Protective Coatings and Sealing
Environmental resistance can be enhanced by applying a protective coating or gel coat. For automotive exteriors, a UV-resistant polyurethane paint with a clear coat is common. For underhood parts, sealers that block moisture and chemical ingress are applied to exposed cut edges. Edge sealing is especially critical because moisture wicks along fibers at exposed edges. Conformal coatings (e.g., a thin layer of the same resin or a flexible epoxy) can be applied after trimming.
Testing and Validation of RTM Component Durability
Rigorous testing under simulated service conditions is essential to validate improvements and predict real-world performance. A combination of standardized mechanical tests and accelerated environmental aging is employed.
Mechanical Testing
- Static strength tests: Tension, compression, and shear per ASTM D3039, D6641, D7078.
- Fatigue testing: Load-controlled or strain-controlled cyclic tests (e.g., ASTM D3479) to generate S-N curves and assess stiffness degradation.
- Impact testing: Drop-weight impact (ASTM D7136) followed by compression-after-impact (CAI, ASTM D7137) to quantify damage tolerance.
- Interlaminar fracture toughness: Double cantilever beam (DCB, mode I) and end-notched flexure (ENF, mode II) tests per ASTM D5528 and D7905.
Environmental Aging
- Moisture absorption and hygrothermal aging: ASTM D5229 for moisture equilibrium, then mechanical tests on saturated specimens.
- Thermal cycling: Exposure to repeated cycles between -40°C and +85°C (or higher for underhood parts) for 500-1000 cycles, followed by mechanical evaluation.
- Salt spray and chemical resistance: ASTM B117 for salt fog, and immersion tests in representative fluids (oil, coolant, battery electrolyte).

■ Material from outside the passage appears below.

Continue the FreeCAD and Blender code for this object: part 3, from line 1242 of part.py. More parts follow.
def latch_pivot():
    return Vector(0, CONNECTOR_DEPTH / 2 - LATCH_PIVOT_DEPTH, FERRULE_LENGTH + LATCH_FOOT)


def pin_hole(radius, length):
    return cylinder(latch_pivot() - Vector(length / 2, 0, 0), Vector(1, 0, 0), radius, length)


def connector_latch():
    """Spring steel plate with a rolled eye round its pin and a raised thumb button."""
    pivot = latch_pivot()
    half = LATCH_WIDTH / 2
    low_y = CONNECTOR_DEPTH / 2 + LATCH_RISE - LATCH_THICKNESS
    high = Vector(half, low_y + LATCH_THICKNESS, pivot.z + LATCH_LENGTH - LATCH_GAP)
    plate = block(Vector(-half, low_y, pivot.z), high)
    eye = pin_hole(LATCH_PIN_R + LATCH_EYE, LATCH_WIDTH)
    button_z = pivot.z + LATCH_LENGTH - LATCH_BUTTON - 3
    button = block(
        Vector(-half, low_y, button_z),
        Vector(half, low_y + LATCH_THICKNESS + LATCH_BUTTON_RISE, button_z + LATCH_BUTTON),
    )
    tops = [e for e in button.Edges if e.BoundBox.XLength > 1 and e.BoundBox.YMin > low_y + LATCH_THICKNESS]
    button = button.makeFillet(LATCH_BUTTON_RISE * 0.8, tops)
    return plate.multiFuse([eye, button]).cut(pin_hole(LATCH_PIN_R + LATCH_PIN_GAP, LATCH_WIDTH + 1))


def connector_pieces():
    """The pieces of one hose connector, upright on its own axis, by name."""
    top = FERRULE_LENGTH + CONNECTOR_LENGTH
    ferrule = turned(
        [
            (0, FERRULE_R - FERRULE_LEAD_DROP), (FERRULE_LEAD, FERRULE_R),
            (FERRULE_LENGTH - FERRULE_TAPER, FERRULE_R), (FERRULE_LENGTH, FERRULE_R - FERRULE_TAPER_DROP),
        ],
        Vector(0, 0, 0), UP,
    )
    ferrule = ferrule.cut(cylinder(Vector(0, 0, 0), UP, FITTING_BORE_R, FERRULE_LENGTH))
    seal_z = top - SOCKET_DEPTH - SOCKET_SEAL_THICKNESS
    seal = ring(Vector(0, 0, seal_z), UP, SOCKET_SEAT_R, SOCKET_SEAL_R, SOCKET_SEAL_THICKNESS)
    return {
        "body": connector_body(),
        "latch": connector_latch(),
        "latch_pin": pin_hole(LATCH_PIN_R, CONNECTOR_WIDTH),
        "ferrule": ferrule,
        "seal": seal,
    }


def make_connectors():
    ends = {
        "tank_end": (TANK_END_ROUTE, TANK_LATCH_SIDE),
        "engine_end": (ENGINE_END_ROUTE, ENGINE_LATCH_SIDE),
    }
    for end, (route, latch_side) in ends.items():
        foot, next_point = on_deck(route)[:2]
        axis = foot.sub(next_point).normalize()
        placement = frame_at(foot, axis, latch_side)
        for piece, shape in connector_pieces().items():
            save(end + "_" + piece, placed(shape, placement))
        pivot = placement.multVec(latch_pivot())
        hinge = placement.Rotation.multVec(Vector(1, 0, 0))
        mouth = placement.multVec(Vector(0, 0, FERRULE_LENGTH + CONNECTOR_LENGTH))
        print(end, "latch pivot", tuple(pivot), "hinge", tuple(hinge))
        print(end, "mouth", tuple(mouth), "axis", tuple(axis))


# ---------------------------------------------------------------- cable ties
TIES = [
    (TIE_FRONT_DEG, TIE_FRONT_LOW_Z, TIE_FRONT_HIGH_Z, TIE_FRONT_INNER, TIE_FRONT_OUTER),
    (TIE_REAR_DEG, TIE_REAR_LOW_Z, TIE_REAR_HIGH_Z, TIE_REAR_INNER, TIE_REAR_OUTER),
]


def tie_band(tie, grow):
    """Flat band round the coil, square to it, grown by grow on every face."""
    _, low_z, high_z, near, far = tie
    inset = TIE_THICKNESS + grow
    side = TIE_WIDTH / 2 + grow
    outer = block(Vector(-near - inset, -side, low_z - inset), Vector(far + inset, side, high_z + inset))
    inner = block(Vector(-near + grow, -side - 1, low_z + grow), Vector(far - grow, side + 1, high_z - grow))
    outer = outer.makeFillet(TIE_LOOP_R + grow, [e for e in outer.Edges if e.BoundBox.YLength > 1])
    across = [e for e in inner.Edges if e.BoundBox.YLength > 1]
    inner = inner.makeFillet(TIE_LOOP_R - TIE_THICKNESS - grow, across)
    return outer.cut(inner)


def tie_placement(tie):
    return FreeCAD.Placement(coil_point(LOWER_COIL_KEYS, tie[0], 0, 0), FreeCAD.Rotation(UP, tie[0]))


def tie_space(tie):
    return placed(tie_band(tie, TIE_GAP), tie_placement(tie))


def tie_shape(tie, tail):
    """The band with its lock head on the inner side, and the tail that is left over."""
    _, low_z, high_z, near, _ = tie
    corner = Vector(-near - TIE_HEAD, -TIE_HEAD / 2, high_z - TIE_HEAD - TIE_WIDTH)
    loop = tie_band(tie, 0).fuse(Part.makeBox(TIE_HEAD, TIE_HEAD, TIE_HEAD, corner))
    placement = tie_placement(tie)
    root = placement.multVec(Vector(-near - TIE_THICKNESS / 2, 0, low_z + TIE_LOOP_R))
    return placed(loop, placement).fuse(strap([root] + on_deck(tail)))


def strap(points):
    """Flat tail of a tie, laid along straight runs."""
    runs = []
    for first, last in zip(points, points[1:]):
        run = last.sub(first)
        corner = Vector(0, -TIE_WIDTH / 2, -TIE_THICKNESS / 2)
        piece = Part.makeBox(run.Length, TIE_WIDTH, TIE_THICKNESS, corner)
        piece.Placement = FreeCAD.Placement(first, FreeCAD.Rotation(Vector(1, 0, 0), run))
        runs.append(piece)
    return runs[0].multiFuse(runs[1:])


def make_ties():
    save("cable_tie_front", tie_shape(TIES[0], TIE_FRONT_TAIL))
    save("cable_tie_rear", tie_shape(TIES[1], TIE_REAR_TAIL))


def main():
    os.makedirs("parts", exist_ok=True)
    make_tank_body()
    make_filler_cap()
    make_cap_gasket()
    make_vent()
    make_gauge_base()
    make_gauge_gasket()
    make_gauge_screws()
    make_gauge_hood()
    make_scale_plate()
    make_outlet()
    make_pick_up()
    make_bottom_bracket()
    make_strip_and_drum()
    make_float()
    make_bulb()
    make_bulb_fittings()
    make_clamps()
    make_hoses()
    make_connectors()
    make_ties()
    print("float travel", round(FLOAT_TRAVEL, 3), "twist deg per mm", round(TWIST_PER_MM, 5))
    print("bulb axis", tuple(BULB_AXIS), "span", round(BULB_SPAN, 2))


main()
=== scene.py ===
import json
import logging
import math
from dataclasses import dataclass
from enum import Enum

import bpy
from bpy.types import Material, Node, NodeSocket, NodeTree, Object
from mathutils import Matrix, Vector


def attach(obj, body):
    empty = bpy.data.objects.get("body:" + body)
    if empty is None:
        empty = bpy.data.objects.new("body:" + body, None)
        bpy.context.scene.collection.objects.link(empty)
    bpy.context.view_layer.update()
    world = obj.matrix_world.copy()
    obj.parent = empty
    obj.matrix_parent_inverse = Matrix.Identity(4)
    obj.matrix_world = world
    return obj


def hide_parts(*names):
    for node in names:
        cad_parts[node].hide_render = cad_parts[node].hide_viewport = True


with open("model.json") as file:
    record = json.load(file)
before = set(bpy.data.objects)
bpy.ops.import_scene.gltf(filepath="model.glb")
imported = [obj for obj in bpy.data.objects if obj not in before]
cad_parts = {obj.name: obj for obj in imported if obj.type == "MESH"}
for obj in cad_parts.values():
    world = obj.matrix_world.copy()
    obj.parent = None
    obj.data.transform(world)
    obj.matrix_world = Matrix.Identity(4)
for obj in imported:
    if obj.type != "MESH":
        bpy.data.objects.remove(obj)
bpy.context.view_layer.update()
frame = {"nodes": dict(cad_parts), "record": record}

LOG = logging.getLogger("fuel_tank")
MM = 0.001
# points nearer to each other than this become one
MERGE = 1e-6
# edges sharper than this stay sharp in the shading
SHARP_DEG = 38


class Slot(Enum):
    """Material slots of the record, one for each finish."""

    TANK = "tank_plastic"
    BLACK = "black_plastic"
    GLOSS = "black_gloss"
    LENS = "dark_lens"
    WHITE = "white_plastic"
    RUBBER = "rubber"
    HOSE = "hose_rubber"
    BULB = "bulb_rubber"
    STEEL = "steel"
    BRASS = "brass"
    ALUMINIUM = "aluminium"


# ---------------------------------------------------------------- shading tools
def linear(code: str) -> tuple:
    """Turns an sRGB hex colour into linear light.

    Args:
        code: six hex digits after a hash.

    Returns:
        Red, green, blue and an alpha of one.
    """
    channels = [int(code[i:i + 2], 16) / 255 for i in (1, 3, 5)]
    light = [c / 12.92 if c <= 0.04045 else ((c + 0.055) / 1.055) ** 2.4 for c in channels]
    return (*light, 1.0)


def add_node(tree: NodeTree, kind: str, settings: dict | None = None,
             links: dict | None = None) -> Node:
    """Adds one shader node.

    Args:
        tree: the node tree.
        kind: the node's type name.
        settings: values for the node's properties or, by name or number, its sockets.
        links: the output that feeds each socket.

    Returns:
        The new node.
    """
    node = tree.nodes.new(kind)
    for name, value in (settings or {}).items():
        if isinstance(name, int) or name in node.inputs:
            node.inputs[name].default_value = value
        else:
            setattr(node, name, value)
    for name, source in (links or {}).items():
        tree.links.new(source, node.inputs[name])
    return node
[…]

Accelerated aging tests must be correlated with real-time field data to ensure validity. SAE International provides guidelines for composite testing in automotive applications (e.g., SAE J2806). A compilation of recommended practices can be accessed through SAE J2806.

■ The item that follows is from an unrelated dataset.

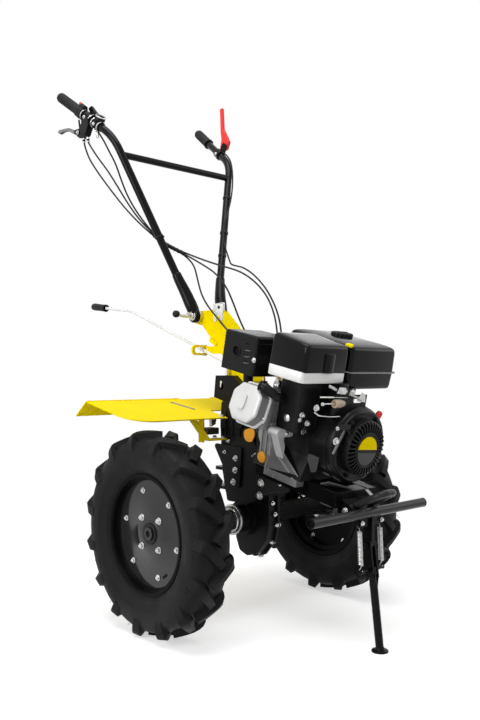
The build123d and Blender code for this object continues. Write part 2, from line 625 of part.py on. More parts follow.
# ------------------------------------------------------------------ cables
def cable(name, points):
    """Cable through the points, with the widest arc that each pair of runs allows."""
    runs = [Vector(*b) - Vector(*a) for a, b in zip(points, points[1:])]
    bends = []
    for before, after in zip(runs, runs[1:]):
        half_turn = math.radians(before.get_angle(after)) / 2
        bends.append(0.45 * min(before.length, after.length) / math.tan(half_turn))
    print(name, "length", round(sum(run.length for run in runs)), "arcs", [round(bend) for bend in bends])
    return bent_rod(points, bends, CABLE_RADIUS)


def leg_point(height, side):
    """Point on the axis of a handle tube's lower leg at this height."""
    foot, bend = Vector(*HANDLE_FOOT), Vector(*HANDLE_BEND)
    place = foot + (bend - foot) * ((height - foot.Z) / (bend.Z - foot.Z))
    return (side * place.X, place.Y, place.Z)


def onward(point, towards, reach):
    """Point at this reach from point, in the direction of the run that ends at towards."""
    step = (Vector(*towards) - Vector(*point)).normalized() * reach
    return tuple(Vector(*point) + step)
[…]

Non-Destructive Evaluation (NDE)
Manufacturing quality and in-service damage detection rely on NDE methods. Ultrasonic C-scanning is the most common for finding voids, delaminations, and porosity. Shearography and infrared thermography are used for larger parts. X-ray computed tomography (CT) provides three-dimensional insight into internal defects and fiber architecture. For production lines, inline NDE (e.g., laser-ultrasound, air-coupled ultrasound) enables 100% inspection.
Case Studies: Durability Improvements in Practice
Automotive OEMs and suppliers have implemented these strategies with measurable success. One example is a European automaker that redesigned a structural battery tray for a plug-in hybrid using HP-RTM with a toughened epoxy system and carbon fiber. The original aluminum design had galvanic corrosion issues after crash repairs. The RTM composite tray passed all crash and fatigue requirements while reducing mass by 35%. Key to success was the use of a polyamide-based binder to stabilize the preform and a post-cure cooling ramp to minimize residual stress. Durability validation included 2,000 hours of salt spray and 300 thermal cycles with no significant strength loss.
Another case involved a truck bumper beam produced via RTM with glass/polyester. Initial field failures occurred at the bolt attachment holes due to moisture-induced creep. Switching to a vinyl ester resin with a nano-silica additive reduced moisture absorption by 40% and improved fatigue life by three times. Additionally, a thermoplastic edge seal was applied during trimming. More details on such applications can be found in the CompositesWorld case study archive.
Future Trends and Emerging Technologies
The drive for even lighter, more durable, and sustainable RTM components continues. Key developments on the horizon include:
- Bio-based and recyclable resin systems: Epoxies derived from plant oils or lignin, and thermoplastic RTM systems that enable end-of-life recycling. Durability characterization for these new systems is ongoing.
- In-mold sensing and process control: Wireless pressure, temperature, and cure sensors feeding closed-loop control systems to adapt injection and cure parameters in real time, reducing defect rates.
- Hybrid-metal/composite bonding: Laser surface structuring of metal inserts combined with in-mold overmolding to improve bond durability under fatigue and thermal cycling.
- Additive manufacturing of preform tools: 3D-printed preform station inserts allow complex fiber placements with minimal waste, leading to more consistent fiber alignment and fewer weak points.
- Multi-material RTM: Co-injection of two different resin formulations into different regions of the same mold to localize toughness or stiffness properties.
These innovations will help RTM composites meet the durability demands of next-generation vehicles, including electric and autonomous platforms where structural safety and battery protection are paramount.
Conclusion
Resin Transfer Molding offers a compelling path to produce lightweight, structurally efficient composite parts for automotive applications. However, realizing the full potential of RTM components requires a systematic approach to ensuring durability. By selecting advanced resin systems and fiber architectures, optimizing the manufacturing process to minimize defects, incorporating design features that mitigate stress concentrations and environmental exposure, and validating performance through rigorous testing, engineers can produce RTM parts that not only meet but exceed the demanding lifetime requirements of modern vehicles. The ongoing evolution of materials, sensors, and simulation tools promises to further enhance the reliability and cost-effectiveness of RTM components, solidifying their role in the future of automotive lightweighting. For further reading on composite durability standards, refer to the ASTM committee D30 on composite materials.